In Hey Jude, the last section (that everyone remembers) doesn't have any V chord at all.


----------



## leoravera (Mar 7, 2013)

Harold in Columbia said:


> One's sufficiently out of date to seem respectable to a certain group of people, the other isn't. Next question.


A little caustic... but probably true


----------



## dsphipps100 (Jan 10, 2016)

dogen said:


> Melody?! You need to come round my house; there's none of that nonsense here!
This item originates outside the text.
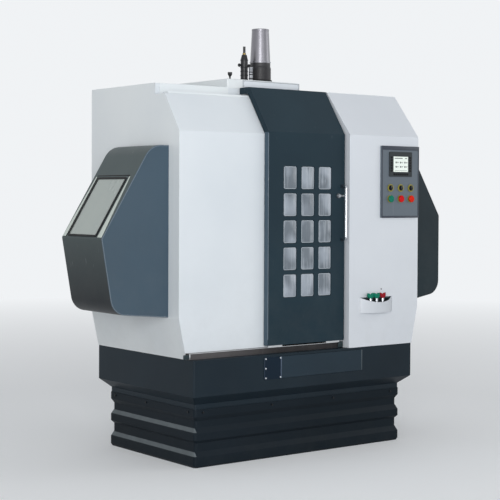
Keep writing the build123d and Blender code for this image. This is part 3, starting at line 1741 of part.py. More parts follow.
with BuildPart() as head:
    with BuildSketch(Plane.XY.offset(head_bottom)):
        with Locations((0, (head_back - head_nose) / 2)):
            RectangleRounded(head_width, head_back + head_nose, motor_corner)
    extrude(amount=head_top - head_bottom)
    with BuildSketch(Plane.XY.offset(nose_bottom)):
        with Locations((0, spindle_y)):
            Circle(nose_flange_diameter / 2)
    extrude(amount=nose_flange_height)
    for block_middle in (head_bottom + head_block_low, head_top - head_block_low):
        with BuildSketch(Plane.XZ.offset(-block_back)):
            with Locations((0, block_middle)):
                with GridLocations(z_rail_spacing, 0, 2, 1):
                    Rectangle(head_block_width, head_block_height)
        extrude(amount=block_back - head_back + motor_corner)
    with BuildSketch(Plane.XZ.offset(-block_back)):
        with Locations((0, (head_bottom + head_top) / 2)):
            Rectangle(nut_width, nut_length)
    extrude(amount=block_back - head_back)
    with BuildSketch(Plane.XZ.offset(-block_back)):
        with Locations((0, (head_bottom + head_top) / 2)):
            with GridLocations(z_rail_spacing, 0, 2, 1):
                Rectangle(z_rail_width + 2 * slide_gap, head_top - head_bottom)
    extrude(amount=z_rail_height - slide_depth + slide_gap, mode=Mode.SUBTRACT)
    with BuildSketch(Plane.XY.offset(head_bottom)):
        with Locations((0, z_screw_y)):
            Circle(screw_diameter / 2 + running_clearance)
    extrude(amount=head_top - head_bottom, mode=Mode.SUBTRACT)
    with BuildSketch(Plane.XY.offset(nose_bottom)):
        with Locations((0, spindle_y)):
            Circle(spindle_shaft / 2 + running_clearance)
    extrude(amount=head_top - nose_bottom - bearing_block, mode=Mode.SUBTRACT)
head.part.label = "head"
export_step(head.part, "parts/head.step")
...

Well, whichever part of the song(?) the listeners walk away repeating...


----------



## norman bates (Aug 18, 2010)

Some more:
A classical work is usually the work of a single person, while often in popular music is a collective effort.
Classical is mainly based on the score, with the advantage that it can be very complex and the limitation due to many nuances can't be reproduced on a piece of paper.
Classical music often uses large ensembles, while in pop music the bands are usually made of few people.
Vocals are completely different, and in popular music there's a lot more variety for different reasons, maybe because popular music is mainly vocal music, and also because the vocal parts are... idiomatic and based on the particular strenghts and weaknessess of the voice of the singer who's usually the one who invents the part.


----------



## norman bates (Aug 18, 2010)

DoReFaMi said:


> 3) Rhythm. The most obvious difference. Pop/rock is driven by rhythm and tends to be a simple rhythm in 4/4 or 2/2 that is danceable. You rarely hear a 3/4 or 6/8 rhythm or any other rhythm in three beats in a pop/rock song, which is the dance equivalent for classical music.


----------



## guilhermeafonso (Jan 26, 2016)

Hey guys! New here, my first post!

I've seen that Mahlerian noted prog out of the picture so far. But I'm researching the subject and I'd like to hear some opinions about it. What differences can we underline between Prog Rock and Classical Music?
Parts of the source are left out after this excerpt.